The Korean Methodist Church‘s court is firm on its decision to suspend Reverend Lee Dong Hwan for two years as punishment for blessing the attendees of a queer festival in 2019.
The court justified its decision by explaining, “According to the creed of the Methodist Church, praying in front of sexual minorities can be seen as advocating or agreeing with their actions.”
This explained why the court denied an appeal made by the 42-year-old pastor of Glory Jeil Church in Suwon, Gyeonggi Province.
On August 31, 2019, Lee went onstage at the Incheon Queer Festival, threw flower petals, offered a prayer, and blessed those in attendance.
By September 4, 2019, he was reported by the Incheon Pastor’s Gathering for Healthy Society, represented by Pastor Seong Jung Kyeong, and the Chungcheong Annual Conference of the Korean Methodist Church, represented by Pastor Lee Gu-il to the Gyeonggi Annual Conference for violating the Book of Doctrines and Discipline by advocating and agreeing with homosexuality.
The church authorities accused Lee of supporting gay relationships after he gave his blessing to the attendees of the Incheon Queer Culture Festival. Lee was saddened by the decision and noted the backlash the church garnered due to the decision.

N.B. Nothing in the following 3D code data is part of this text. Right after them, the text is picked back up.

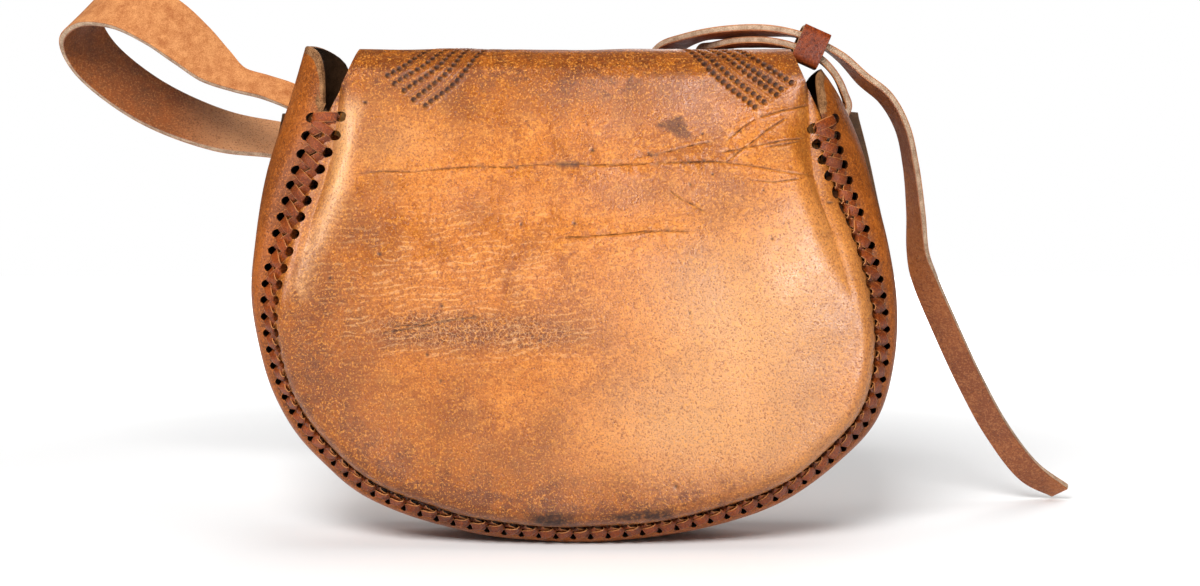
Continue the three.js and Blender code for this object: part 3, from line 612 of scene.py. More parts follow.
def dented(points):
    """The back with its broad dents."""
    points = points.copy()
    for x, z, wide, high, depth in BACK_DENTS:
        points[:, 1] += depth * soft_patch(points[:, ::2], x, z, wide, high)
    return points


def back_top(s):
    return s.share * neck_half(FOLD_START), np.full(s.share.shape, FOLD_START)


def body_columns():
    """The whole piece as a grid of points, one column for each place along its seam."""
    s = Stations(seam_arc(panel_shares))
    share = panel_shares
    top_x, top_z = back_top(s)
    top_depth = FOLD_BACK_MIDDLE + (FOLD_BACK_EDGE - FOLD_BACK_MIDDLE) * share ** 2
    rows = panel_columns(s, -1, s.wall, top_x, top_z, top_depth, BACK_BULGE * (1 - share ** EDGE_POWER))
    rows = rows[:2] + [dented(row) for row in rows[2:]]
    back_y = rows[-1][:, 1] + FOLD_RADIUS
    front_y = FOLD_FRONT - FOLD_RADIUS

    def fold_row(middle_y, side, degrees):
        z = FOLD_START + FOLD_RADIUS * math.sin(math.radians(degrees))
        y = middle_y + side * FOLD_RADIUS * math.cos(math.radians(degrees))
        return np.stack(np.broadcast_arrays(share * neck_half(z), y, z), -1)

    rows += [fold_row(back_y, -1, degrees) for degrees in FOLD_ANGLES]
    rows += [fold_row(back_y + (front_y - back_y) * q, 0, 90) for q in FOLD_TOP_SHARES]
    rows += [fold_row(front_y, 1, degrees) for degrees in (*FOLD_ANGLES[-2::-1], 0)]
    for z in NECK_HEIGHTS:
        q = (FOLD_START - z) / (FOLD_START - FLAP[0][0])
        y = FOLD_FRONT + (FLAP[0][3] - FOLD_FRONT) * q
        rows.append(np.stack(np.broadcast_arrays(share * neck_half(z), y, z), -1))
    left, right, depth = (through(FLAP, value) for value in (1, 2, 3))
    for z in FLAP_HEIGHTS:
        half = np.where(share < 0, left(z), right(z))
        y = depth(z) - FLAP_EDGE_DROP * share ** EDGE_POWER
        rows.append(np.stack(np.broadcast_arrays(share * half, y, z), -1))
    return np.stack(rows, 1)


body_outer = body_columns()
body_normals = grid_normals(body_outer)
body_inner = body_outer - body_normals * PANEL_LEATHER


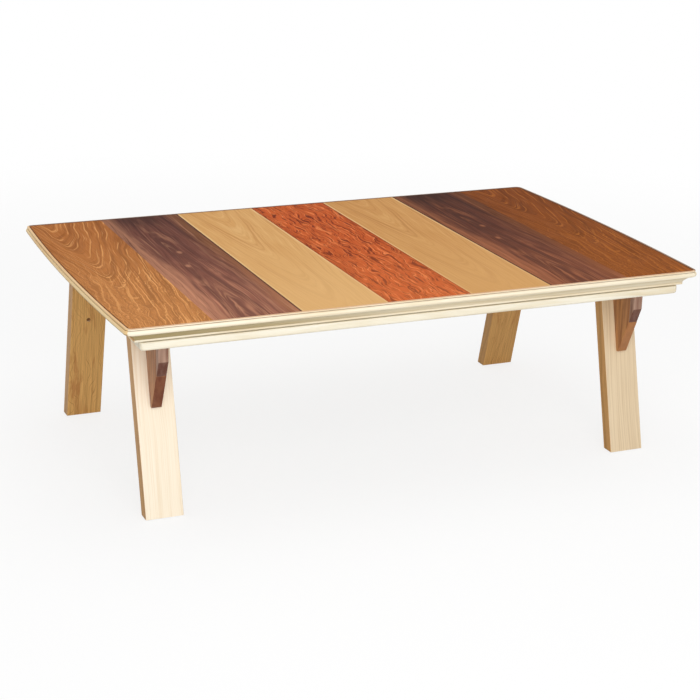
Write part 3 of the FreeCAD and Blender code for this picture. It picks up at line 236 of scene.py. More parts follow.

We have witnessed the ‘mechanism of hatred’ accumulated by the Korean church. Through the process of this trial, the Methodist Church has proven precisely how much of a discriminative and outdated group it is. As a member of the church, I am deeply ashamed and saddened (by the ruling.)
— Reverend Lee Dong Hwan
The Korean Methodist Church is steadfastly against homosexuality and added a clause in 2015 to its law that defined the advocacy of homosexuality as misconduct. Lee’s suspension is the first application of this clause.
Currently, there is no statement representing all Methodists worldwide on the issue of homosexuality. The policies and implementation vary for each group. British Methodists allow ministers to bless same-sex marriages and have even allowed John Wesley’s New Room, the oldest Methodist building in Bristol, England, as of last year, to be available for LGBT weddings.